**OBJECTIVE**
Repeat exactly the stretch of lines from the line containing "box = shape.BoundBox" through the line containing "if empty is", both included, and nothing else.

**DATA EXCERPT**
_ _ _ _ _

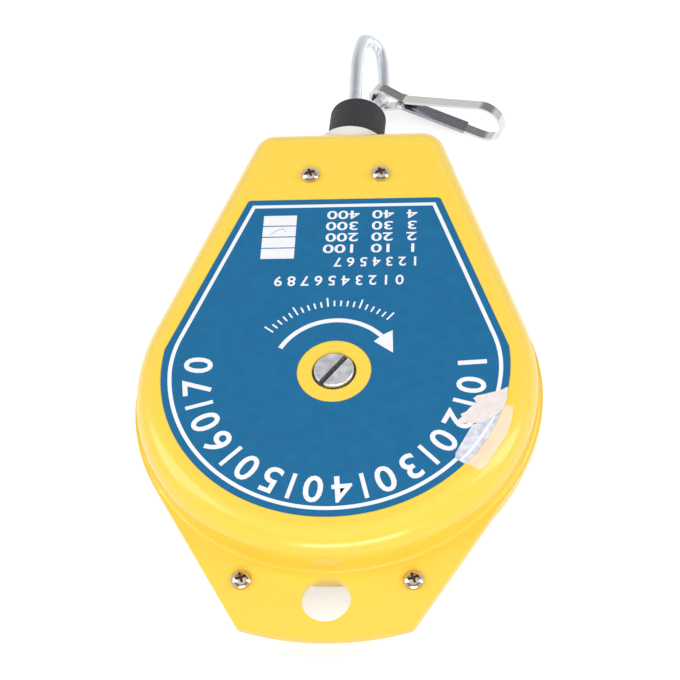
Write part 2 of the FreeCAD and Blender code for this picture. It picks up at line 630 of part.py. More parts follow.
# ---------------------------------------------------------------- buffer, swivel and hook
SOCKET_Y0 = SNOUT_Y + 0.9
SOCKET_Y1 = SOCKET_Y0 + SOCKET_LENGTH
BUFFER_Y0 = SNOUT_Y + 0.3
FERRULE_Y0 = SOCKET_Y0 + SOCKET_END
SHANK_Y0 = SOCKET_Y1 - SOCKET_END - SWIVEL_HEAD_H - END_GAP


def make_buffer():
    body = Part.makeCylinder(BUFFER_R, BUFFER_LENGTH, Vector(), HOOK_AXIS)
    body = body.makeFillet(BUFFER_ROUND, [e for e in body.Edges if e.BoundBox.YLength < 1e-4
                                          and e.BoundBox.YMin > 1])
    body = body.makeFillet(0.6, [e for e in body.Edges if e.BoundBox.YLength < 1e-4
                                 and e.BoundBox.YMax < 1e-3])
    body.rotate(Vector(), UP, -BUFFER_TILT)
    tilt_drop = BUFFER_R * math.sin(math.radians(BUFFER_TILT))
    body.translate(Vector(BUFFER_X, BUFFER_Y0 + tilt_drop, MID_Z))
    bore = rod_y(SOCKET_R + FIT_GAP, SOCKET_Y0 - FIT_GAP, SOCKET_Y1 + 5)
    small = rod_y(CABLE_R + 0.4, BUFFER_Y0 - 1, SOCKET_Y1)
    add("rubber_buffer", body.cut([bore, small]))


def make_swivel():
    socket = rod_y(SOCKET_R, SOCKET_Y0, SOCKET_Y1)
    room = rod_y(SOCKET_R - SOCKET_WALL, FERRULE_Y0, SOCKET_Y1 - SOCKET_END)
    add("swivel_socket", socket.cut([room, rod_y(CABLE_R + FIT_GAP, SOCKET_Y0 - 1, SOCKET_Y0 + 5),
                                     rod_y(ROD_R + RUN_GAP, SOCKET_Y1 - 5, SOCKET_Y1 + 1)]))
    ferrule = rod_y(FERRULE_R, FERRULE_Y0, FERRULE_Y0 + FERRULE_LENGTH)
    bore = rod_y(CABLE_R + FIT_GAP, FERRULE_Y0 - 1, FERRULE_Y0 + FERRULE_LENGTH + 1)
    add("cable_ferrule", ferrule.cut(bore))


def make_hook():
    """Rod bent to a narrow loop, drawn flat with the shank on the case's middle line."""
    half = HOOK_WIDTH / 2
    bend_y = HOOK_APEX_Y - HOOK_BEND
    top_c = Vector(half, HOOK_APEX_Y - HOOK_APEX_R, MID_Z)
    rise = HOOK_BEND - HOOK_APEX_R
    # the long side arcs touch the straight legs and the small arc at the top
    side_r = (half ** 2 + rise ** 2 - HOOK_APEX_R ** 2) / (2 * (half - HOOK_APEX_R))
    lift = math.degrees(math.atan2(rise, side_r - half))
    right_c = Vector(side_r, bend_y, MID_Z)
    left_c = Vector(HOOK_WIDTH - side_r, bend_y, MID_Z)
    sweep = math.degrees(math.asin(HOOK_LEG / HOOK_LEG_R))
    leg_c = Vector(HOOK_WIDTH - HOOK_LEG_R, bend_y, MID_Z)
    start = Vector(0, SHANK_Y0 + 0.5, MID_Z)
    path = [line(start, Vector(0, bend_y, MID_Z)),
            arc(right_c, side_r, 180, 180 - lift),
            arc(top_c, HOOK_APEX_R, 180 - lift, lift),
            arc(left_c, side_r, lift, 0),
            arc(leg_c, HOOK_LEG_R, 0, -sweep)]
    tip = leg_c + polar(HOOK_LEG_R, -sweep)
    rod = tube(path, ROD_R, start, HOOK_AXIS).fuse(Part.makeSphere(ROD_R, tip))
    head = rod_y(SWIVEL_HEAD_R, SHANK_Y0, SHANK_Y0 + SWIVEL_HEAD_H)
    hook = rod.fuse(head).removeSplitter()
    hook.rotate(AXIS, HOOK_AXIS, HOOK_LEAN)
    add("hook", hook)


# ---------------------------------------------------------------- snap hook
# drawn in its own plane: X from the eye's far side to the nose, Y towards the back
def tangent_turn(centre, r, point):
    """Angle between the way to the point and the radius where a line from it touches."""
    return math.degrees(math.acos(r / (point - centre).Length))


def make_snap():
    eye_r, nose_r = SNAP_EYE_R - STRIP_T / 2, SNAP_NOSE_R - STRIP_T / 2
    eye_c, nose_c = Vector(SNAP_EYE_R, 0, 0), Vector(SNAP_LENGTH - SNAP_NOSE_R, 0, 0)
    neck = Vector(SNAP_NECK_S, (SNAP_NECK_GAP + STRIP_T) / 2, 0)
    low = Vector(neck.x, -neck.y, 0)
    eye_a = math.degrees(math.atan2(neck.y, neck.x - eye_c.x)) + tangent_turn(eye_c, eye_r, neck)
    nose_a = math.degrees(math.atan2(neck.y, neck.x - nose_c.x)) - tangent_turn(nose_c, nose_r, neck)
    touch = nose_c + polar(nose_r, -nose_a)
    along = (touch - low).normalize()
    inward = Vector(-along.y, along.x, 0)
    ends = low + along * SNAP_STRAND, touch - along * SNAP_RETURN
    middle = Part.Wire([line(ends[0], low), line(low, eye_c + polar(eye_r, -eye_a)),
                        arc(eye_c, eye_r, 360 - eye_a, eye_a),
                        line(eye_c + polar(eye_r, eye_a), neck),
                        line(neck, nose_c + polar(nose_r, nose_a)),
                        arc(nose_c, nose_r, nose_a, -nose_a), line(touch, ends[1])])
    outline = middle.makeOffset2D(STRIP_T / 2, 0, False, False)
    strip = prism(Part.Face(outline), -STRIP_W / 2, STRIP_W / 2)
    # gate: a channel that sits over the free end of the return and pivots at the neck
    pivot = Vector(neck.x - 0.6, 0, 0)
    seat = STRIP_T / 2 + GATE_GAP
    cheek = STRIP_W / 2 + GATE_GAP
    root, tip = low + along * 1.0, ends[1] + along * GATE_OVERLAP
    rim = inward * (seat + GATE_T)
    base = polygon([root + inward * seat, tip + inward * seat, tip + rim, root + rim])
    side = polygon([low - inward * 0.3, tip - inward * 0.3, tip + rim, low + rim])
    gate = prism(base, -cheek - 0.1, cheek + 0.1)
    for z0, z1 in ((-cheek - GATE_T, -cheek), (cheek, cheek + GATE_T)):
        gate = gate.fuse([prism(side, z0, z1), disc(GATE_EAR_R, z0, z1, pivot)])
    gate = gate.removeSplitter()
    outside = cheek + GATE_T
    gate = gate.cut(disc(RIVET_R + FIT_GAP, -outside - 1, outside + 1, pivot))
    rivet = disc(RIVET_R, -outside - 0.4, outside + 0.4, pivot)
    for z0, z1 in ((-outside - 0.45, -outside), (outside, outside + 0.45)):
        rivet = rivet.fuse(disc(RIVET_HEAD_R, z0, z1, pivot))
    slope = math.degrees(math.atan2(along.y, along.x))
    wire = hairpin(RIVET_R + FIT_GAP, GATE_WIRE, -0.4, 0.4,
                   [(slope - 6, GATE_WIRE_LEG, 1), (12 - slope, GATE_WIRE_LEG, -1)])
    wire.translate(pivot)
    turn = Rotation(UP, SNAP_HEADING).multiply(Rotation(HOOK_AXIS, -SNAP_RISE))
    turn = turn.multiply(Rotation(Vector(1, 0, 0), 90 - SNAP_BACK))
    eye = Vector(0, HOOK_APEX_Y, MID_Z) + Vector(*SNAP_EYE)
    place = Placement(eye, turn).multiply(Placement(-eye_c, Rotation()))
    for name, shape in (("snap_hook_frame", strip), ("snap_hook_gate", gate),
                        ("snap_hook_rivet", rivet.removeSplitter()), ("snap_hook_spring", wire)):
        shape.Placement = place.multiply(shape.Placement)
        add(name, shape)


def main():
    os.makedirs("parts", exist_ok=True)
    make_covers()
    make_label()
    make_fasteners()
    make_shaft()
    make_bearings()
    make_ratchet()
    make_pawl()
    make_drum()
    make_spiral()
    make_cable()
    make_guide()
    make_buffer()
    make_swivel()
    make_hook()
    make_snap()
    for name, shape in parts.items():
        if not shape.isValid():
            print("not valid:", name)
        shape.exportStep("parts/" + name + ".step")
        box = shape.BoundBox
        print("%-22s solids %d volume %9.1f  x %.1f..%.1f y %.1f..%.1f z %.1f..%.1f" % (
            name, len(shape.Solids), shape.Volume, box.XMin, box.XMax, box.YMin, box.YMax,
            box.ZMin, box.ZMax))


main()
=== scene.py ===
"""Looks of the tool balancer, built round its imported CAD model.  Metres, in the part's frame."""

import math

import bmesh
import bpy
from mathutils import Matrix, Vector


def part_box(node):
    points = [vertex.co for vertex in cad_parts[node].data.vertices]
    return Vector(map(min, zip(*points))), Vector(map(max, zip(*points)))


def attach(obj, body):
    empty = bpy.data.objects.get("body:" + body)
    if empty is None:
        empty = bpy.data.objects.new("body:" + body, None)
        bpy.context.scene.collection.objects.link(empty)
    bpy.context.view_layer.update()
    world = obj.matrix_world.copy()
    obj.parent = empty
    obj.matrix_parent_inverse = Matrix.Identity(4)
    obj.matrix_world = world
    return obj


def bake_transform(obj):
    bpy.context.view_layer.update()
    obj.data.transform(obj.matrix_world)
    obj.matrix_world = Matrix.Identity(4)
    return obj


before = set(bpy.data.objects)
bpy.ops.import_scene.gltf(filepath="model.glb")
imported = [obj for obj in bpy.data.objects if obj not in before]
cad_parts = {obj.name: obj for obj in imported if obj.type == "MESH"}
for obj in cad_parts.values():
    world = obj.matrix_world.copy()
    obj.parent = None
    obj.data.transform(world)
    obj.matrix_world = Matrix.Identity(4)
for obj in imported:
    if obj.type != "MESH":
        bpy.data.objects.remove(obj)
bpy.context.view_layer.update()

MM = 0.001
FACE_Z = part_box("front_cover")[1][2]          # flat front face of the case
LABEL_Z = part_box("front_label")[1][2]         # face of the label
AXIS_Z = FACE_Z / 2                           # middle plane of the case
PRINT_T = 0.02 * MM                           # ink on the label


# ---------------------------------------------------------------- materials
NOISE_DETAIL = 3.0
RAMP_START, RAMP_END = 0.35, 0.65     # part of the noise over which the colour changes
COAT_ROUGHNESS = 0.12


def node_of(tree, kind, **values):
    """New shader node with its sockets, or else its properties, set by name."""
    node = tree.nodes.new(kind)
    for name, value in values.items():
        if name in node.inputs:
            node.inputs[name].default_value = value
        else:
            setattr(node, name, value)
    return node


def noise(tree, scale, stretch=(1, 1, 1)):
    """Noise over the piece's own coordinates, in metres; stretch draws it out."""
    where = node_of(tree, "ShaderNodeTexCoord")
    mapping = node_of(tree, "ShaderNodeMapping")
    mapping.inputs["Scale"].default_value = stretch
    tree.links.new(where.outputs["Object"], mapping.inputs["Vector"])
    cloud = node_of(tree, "ShaderNodeTexNoise", Scale=scale, Detail=NOISE_DETAIL)
    tree.links.new(mapping.outputs["Vector"], cloud.inputs["Vector"])
    return cloud.outputs["Fac"]


def ramp(tree, source, low, high):
    """Colour that runs from low to high as the source grows."""
    node = node_of(tree, "ShaderNodeValToRGB")
    stops = node.color_ramp.elements
    stops[0].position, stops[1].position = RAMP_START, RAMP_END
    stops[0].color, stops[1].color = (*low, 1), (*high, 1)
    tree.links.new(source, node.inputs["Fac"])
    return node.outputs["Color"]


def finish(name, color, rough, metallic=0.0, shade=0.06, grain=900.0, bump=0.05,
           stretch=(1, 1, 1), coat=0.0, specular=0.5, rough_spread=0.08, bump_mm=0.02):
    """A surface whose colour, roughness and height all vary a little with one noise."""
    material = bpy.data.materials.new(name)
    material.use_nodes = True
    tree = material.node_tree
    shader = tree.nodes["Principled BSDF"]
    shader.inputs["Metallic"].default_value = metallic
    shader.inputs["Coat Weight"].default_value = coat
    shader.inputs["Coat Roughness"].default_value = COAT_ROUGHNESS
    shader.inputs["Specular IOR Level"].default_value = specular
    cloud = noise(tree, grain, stretch)
    darker = [c * (1 - shade) for c in color]
    lighter = [min(1.0, c * (1 + shade)) for c in color]
    tree.links.new(ramp(tree, cloud, darker, lighter), shader.inputs["Base Color"])
    spread = node_of(tree, "ShaderNodeMapRange")
    spread.inputs["To Min"].default_value = rough - rough_spread / 2
    spread.inputs["To Max"].default_value = rough + rough_spread / 2
    tree.links.new(cloud, spread.inputs["Value"])
    tree.links.new(spread.outputs["Result"], shader.inputs["Roughness"])
    relief = node_of(tree, "ShaderNodeBump", Strength=bump, Distance=bump_mm * MM)
    tree.links.new(cloud, relief.inputs["Height"])
    tree.links.new(relief.outputs["Normal"], shader.inputs["Normal"])
    return material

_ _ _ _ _

**ANSWER IN FULL**
        box = shape.BoundBox
        print("%-22s solids %d volume %9.1f  x %.1f..%.1f y %.1f..%.1f z %.1f..%.1f" % (
            name, len(shape.Solids), shape.Volume, box.XMin, box.XMax, box.YMin, box.YMax,
            box.ZMin, box.ZMax))


main()
=== scene.py ===
"""Looks of the tool balancer, built round its imported CAD model.  Metres, in the part's frame."""

import math

import bmesh
import bpy
from mathutils import Matrix, Vector


def part_box(node):
    points = [vertex.co for vertex in cad_parts[node].data.vertices]
    return Vector(map(min, zip(*points))), Vector(map(max, zip(*points)))


def attach(obj, body):
    empty = bpy.data.objects.get("body:" + body)
    if empty is None:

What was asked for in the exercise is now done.